Christian Thompson: Ritual Intimacy


Note: This feature was originally published in May 2018 ahead of Christian Thompson’s Ritual Intimacy opening at the Monash University Museum of Art (MUMA). Since then, Ritual Intimacy has toured to various locations throughout Australia, and is currently on display at John Curtin Gallery, WA, until 21 July 2019.

One of Australia’s preeminent contemporary artists, Christian Thompson, is returning to stage his first ever survey at the Monash University Museum of Art (MUMA), Melbourne. Thompson has spent close to the last decade in Europe and the UK, studying performance in the Netherlands before becoming one of the first Indigenous Australians to attend Oxford University, where he completed his doctorate in 2015.

MUMA director and survey co-curator Charlotte Day explains that she is wary of using pigeonholing terms like ‘mid-career.’ Instead, her interest is in bringing together the diverse threads of “artists who have produced a substantial body of work, or worked between certain types of practice.” The survey will feature a selection from 15 years of sculpture, photography, video, sound, installation and live performance, along with a newly commissioned work. It is co-curated by Day and Hetti Perkins, both of whom have worked closely with Thompson over the years.

One of the most important functions of the survey exhibition is to allow series created in isolation to be viewed side by side for the first time, suggesting new meanings and readings. For an artist, Day says, it’s often the case that “you know it in your head, the connectivity of things, but to physically experience it can be quite confronting, but a really good thing.” Experiencing the breadth of an artist’s practice also allows audiences to gain an understanding of where they fit within the broader context of Australian and international art.

Thompson is perhaps best known for his series of large-scale photographs that depict the artist shrouded, crowned, obscured and ornamented by native flora, stones and objects.

As is often the case, the use of the artist-as-model developed out of convenience. In a Radio National interview in 2015, Thompson explained, “I don’t think of them as being ‘myself’, because I think of my works as conceptual portraits. I’m really just the armature to layer ideas on top of.” He continued, “I really like the idea of wearing history, I like the idea of adorning myself in references to history.”

In the series Australian Graffiti (2007), Thompson’s head is garlanded by bottlebrush, kangaroo paw and eucalyptus flowers; in some images his face disappears completely, his individual identity either generalised as ‘native’ or subsumed by country. A more recent series, We Bury Our Own (2012), was made in response to the collection of photographs of Aboriginal Australians at the Pitt Rivers Museum in Oxford’s School of Anthropology. Dressed in a crisp white shirt, the artist surrounds himself with objects of generic spirituality – candles, crystals, roses – and more specific references, including a model ship and an indigenous-print scarf. Thompson presents a complex picture of Indigenous identity, acted out through personal ritual before the camera. He has described the process as a “spiritual repatriation.”

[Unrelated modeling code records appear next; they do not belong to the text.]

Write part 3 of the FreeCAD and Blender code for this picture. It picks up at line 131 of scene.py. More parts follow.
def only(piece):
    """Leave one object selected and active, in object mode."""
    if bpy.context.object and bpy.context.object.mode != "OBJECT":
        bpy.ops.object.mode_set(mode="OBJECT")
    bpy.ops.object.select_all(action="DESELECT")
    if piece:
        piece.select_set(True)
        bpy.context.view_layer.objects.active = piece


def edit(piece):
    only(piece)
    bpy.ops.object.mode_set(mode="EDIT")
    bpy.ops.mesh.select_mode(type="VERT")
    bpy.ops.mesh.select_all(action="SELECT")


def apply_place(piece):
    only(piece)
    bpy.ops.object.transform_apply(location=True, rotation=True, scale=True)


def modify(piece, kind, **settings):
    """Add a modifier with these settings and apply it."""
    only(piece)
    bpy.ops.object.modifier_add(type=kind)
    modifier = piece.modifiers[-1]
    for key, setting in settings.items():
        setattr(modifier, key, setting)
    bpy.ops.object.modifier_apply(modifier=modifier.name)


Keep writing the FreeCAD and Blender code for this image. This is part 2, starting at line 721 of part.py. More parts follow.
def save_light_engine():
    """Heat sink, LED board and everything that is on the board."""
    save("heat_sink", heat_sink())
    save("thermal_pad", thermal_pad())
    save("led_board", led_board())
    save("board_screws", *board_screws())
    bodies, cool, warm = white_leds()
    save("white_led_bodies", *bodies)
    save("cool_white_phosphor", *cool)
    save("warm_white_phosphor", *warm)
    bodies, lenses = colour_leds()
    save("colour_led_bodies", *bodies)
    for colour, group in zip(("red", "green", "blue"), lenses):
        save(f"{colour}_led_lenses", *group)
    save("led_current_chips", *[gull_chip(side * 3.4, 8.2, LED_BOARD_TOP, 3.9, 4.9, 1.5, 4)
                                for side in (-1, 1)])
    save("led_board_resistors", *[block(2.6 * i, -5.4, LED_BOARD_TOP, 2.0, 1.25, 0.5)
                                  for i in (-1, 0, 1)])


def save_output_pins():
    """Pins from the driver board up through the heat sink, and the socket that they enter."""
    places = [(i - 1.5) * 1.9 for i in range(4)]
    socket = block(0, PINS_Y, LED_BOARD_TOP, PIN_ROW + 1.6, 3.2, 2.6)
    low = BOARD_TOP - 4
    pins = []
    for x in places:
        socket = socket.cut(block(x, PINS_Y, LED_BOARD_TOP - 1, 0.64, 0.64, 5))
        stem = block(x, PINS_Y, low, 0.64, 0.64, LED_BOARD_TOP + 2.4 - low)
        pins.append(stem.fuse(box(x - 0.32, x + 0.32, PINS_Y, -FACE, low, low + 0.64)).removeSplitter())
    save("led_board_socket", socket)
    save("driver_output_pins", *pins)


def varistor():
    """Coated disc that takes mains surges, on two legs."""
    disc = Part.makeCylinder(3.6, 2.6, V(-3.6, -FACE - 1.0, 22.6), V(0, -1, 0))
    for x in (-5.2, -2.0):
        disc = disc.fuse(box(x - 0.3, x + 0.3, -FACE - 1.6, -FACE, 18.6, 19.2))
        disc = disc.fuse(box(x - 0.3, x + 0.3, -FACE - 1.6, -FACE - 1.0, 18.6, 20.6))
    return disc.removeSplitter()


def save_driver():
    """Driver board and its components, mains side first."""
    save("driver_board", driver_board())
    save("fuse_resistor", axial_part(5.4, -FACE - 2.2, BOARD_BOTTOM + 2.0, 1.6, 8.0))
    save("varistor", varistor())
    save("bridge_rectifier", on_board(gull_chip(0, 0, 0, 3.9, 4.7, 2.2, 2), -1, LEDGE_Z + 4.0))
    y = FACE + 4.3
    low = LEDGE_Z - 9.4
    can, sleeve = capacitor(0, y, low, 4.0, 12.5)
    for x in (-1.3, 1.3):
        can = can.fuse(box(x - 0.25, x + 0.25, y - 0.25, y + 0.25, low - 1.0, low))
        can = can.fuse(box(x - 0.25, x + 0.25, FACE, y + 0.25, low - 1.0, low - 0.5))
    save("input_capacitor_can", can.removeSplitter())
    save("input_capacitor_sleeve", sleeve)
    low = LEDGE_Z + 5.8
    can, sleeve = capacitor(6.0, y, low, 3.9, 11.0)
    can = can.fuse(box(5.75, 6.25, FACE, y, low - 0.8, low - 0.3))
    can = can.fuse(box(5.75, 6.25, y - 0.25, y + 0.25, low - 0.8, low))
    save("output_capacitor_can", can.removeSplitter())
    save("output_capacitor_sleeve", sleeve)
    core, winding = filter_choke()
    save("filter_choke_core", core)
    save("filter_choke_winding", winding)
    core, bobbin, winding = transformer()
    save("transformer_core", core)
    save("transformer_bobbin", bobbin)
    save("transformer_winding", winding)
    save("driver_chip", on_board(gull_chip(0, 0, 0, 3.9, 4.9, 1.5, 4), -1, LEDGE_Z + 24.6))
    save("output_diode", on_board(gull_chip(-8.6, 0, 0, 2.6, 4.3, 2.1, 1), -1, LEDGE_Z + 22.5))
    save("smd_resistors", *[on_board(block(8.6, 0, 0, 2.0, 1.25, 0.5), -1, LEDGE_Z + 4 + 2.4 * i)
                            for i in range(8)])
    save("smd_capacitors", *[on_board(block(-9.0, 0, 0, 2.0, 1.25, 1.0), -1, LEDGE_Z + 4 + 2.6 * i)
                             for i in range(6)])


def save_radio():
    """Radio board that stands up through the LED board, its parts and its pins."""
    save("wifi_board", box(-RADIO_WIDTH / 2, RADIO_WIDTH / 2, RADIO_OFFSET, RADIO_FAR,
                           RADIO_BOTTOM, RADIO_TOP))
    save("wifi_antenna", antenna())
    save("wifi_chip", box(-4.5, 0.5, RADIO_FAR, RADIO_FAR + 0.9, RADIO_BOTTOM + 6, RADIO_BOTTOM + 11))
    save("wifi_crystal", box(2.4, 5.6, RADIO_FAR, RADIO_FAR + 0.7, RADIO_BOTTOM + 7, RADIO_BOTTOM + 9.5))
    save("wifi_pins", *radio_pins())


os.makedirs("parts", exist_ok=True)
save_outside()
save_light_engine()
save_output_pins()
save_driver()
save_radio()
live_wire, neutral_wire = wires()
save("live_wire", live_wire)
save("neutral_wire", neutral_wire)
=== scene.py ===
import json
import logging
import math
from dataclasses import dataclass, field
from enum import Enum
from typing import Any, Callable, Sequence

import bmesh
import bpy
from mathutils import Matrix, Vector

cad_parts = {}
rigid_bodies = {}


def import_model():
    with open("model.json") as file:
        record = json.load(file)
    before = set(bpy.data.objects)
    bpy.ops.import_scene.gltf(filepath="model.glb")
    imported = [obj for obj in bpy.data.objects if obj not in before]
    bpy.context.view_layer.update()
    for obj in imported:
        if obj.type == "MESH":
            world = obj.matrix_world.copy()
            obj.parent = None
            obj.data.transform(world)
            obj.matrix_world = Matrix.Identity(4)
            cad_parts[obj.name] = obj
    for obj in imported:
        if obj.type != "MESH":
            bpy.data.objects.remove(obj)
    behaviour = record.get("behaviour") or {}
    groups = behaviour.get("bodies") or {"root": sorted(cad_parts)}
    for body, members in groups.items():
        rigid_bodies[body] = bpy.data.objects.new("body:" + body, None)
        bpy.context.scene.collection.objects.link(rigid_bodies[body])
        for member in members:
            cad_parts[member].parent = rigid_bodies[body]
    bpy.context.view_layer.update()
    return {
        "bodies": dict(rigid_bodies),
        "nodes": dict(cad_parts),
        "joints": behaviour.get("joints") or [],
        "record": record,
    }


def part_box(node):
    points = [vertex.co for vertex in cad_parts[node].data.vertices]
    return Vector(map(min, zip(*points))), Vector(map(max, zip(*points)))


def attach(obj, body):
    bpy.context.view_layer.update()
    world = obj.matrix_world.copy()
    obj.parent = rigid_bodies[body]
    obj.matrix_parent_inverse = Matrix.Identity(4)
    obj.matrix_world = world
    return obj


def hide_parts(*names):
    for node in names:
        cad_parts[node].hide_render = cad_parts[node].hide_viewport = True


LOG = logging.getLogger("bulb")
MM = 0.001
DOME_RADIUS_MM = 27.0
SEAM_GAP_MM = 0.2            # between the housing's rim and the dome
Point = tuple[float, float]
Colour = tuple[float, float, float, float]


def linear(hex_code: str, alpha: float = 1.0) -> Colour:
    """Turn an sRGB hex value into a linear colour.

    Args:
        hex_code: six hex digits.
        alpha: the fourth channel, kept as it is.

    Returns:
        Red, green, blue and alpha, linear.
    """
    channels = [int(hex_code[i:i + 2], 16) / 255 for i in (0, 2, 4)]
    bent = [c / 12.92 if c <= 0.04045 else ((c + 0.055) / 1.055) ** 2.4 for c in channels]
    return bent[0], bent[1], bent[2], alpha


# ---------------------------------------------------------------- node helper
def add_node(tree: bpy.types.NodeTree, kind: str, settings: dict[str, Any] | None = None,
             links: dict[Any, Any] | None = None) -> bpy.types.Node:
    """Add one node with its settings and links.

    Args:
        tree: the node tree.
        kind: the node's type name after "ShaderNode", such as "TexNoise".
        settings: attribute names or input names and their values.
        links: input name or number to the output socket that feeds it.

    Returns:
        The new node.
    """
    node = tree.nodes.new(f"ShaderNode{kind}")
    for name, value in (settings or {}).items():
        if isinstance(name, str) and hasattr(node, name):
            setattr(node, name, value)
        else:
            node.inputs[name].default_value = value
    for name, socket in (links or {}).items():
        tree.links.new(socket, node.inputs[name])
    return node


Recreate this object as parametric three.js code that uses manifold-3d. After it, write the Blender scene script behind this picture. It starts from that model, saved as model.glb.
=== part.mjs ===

Day says that the survey will include “a strong presence of works where [Christian] is performing, or the subject or carrier of the subjects. There are also works, like Heat [2010], featuring Hetti Perkins’ three daughters.” There will be a balance of iconic and lesser-known works. Day continues, “I’m interested in how in his practice there are very strong themes, for example playing with his identity and the nature of sexuality and gender… [and] over time he has become increasingly interested in broader cultural issues and histories, perhaps from living outside Australia for an extended period. You look at things differently from a distance.”

Although still in production at the time of writing, Day confirmed that the newly commissioned installation would include a sound component in Bidjara, Thompson’s father’s language, and a video component that focuses on the mouth. Regarding songs written and performed in Bidjara for his 2015 exhibition Refuge, Thompson has said, “I’ve tried to base [each song] around a traditional practice or idea… kinship, connectedness, camaraderie, rites of passage… I don’t translate the work, because then I think it starts to become didactic and explanatory. I want people to engage with the lyricism of the language, because it is an incredibly beautiful language.”

The survey title Ritual Intimacy, Day explains, is about “taking the idea of ritual, which has very particular cultural and historical roots, and bringing it into a contemporary reality.”

The use of his own body may be a convenient framework for Thompson, but it also implies an emotional and personal investment that lends his work power and immediacy. According to Day, Thompson is “an artist who really puts himself out there. I think it’s brave, how he is willing to challenge himself, particularly in moving from a more controlled situation with constructed photographs to live performances. There is an increasing acknowledgement of the importance of language, and finding a way for it to have a continuing life.”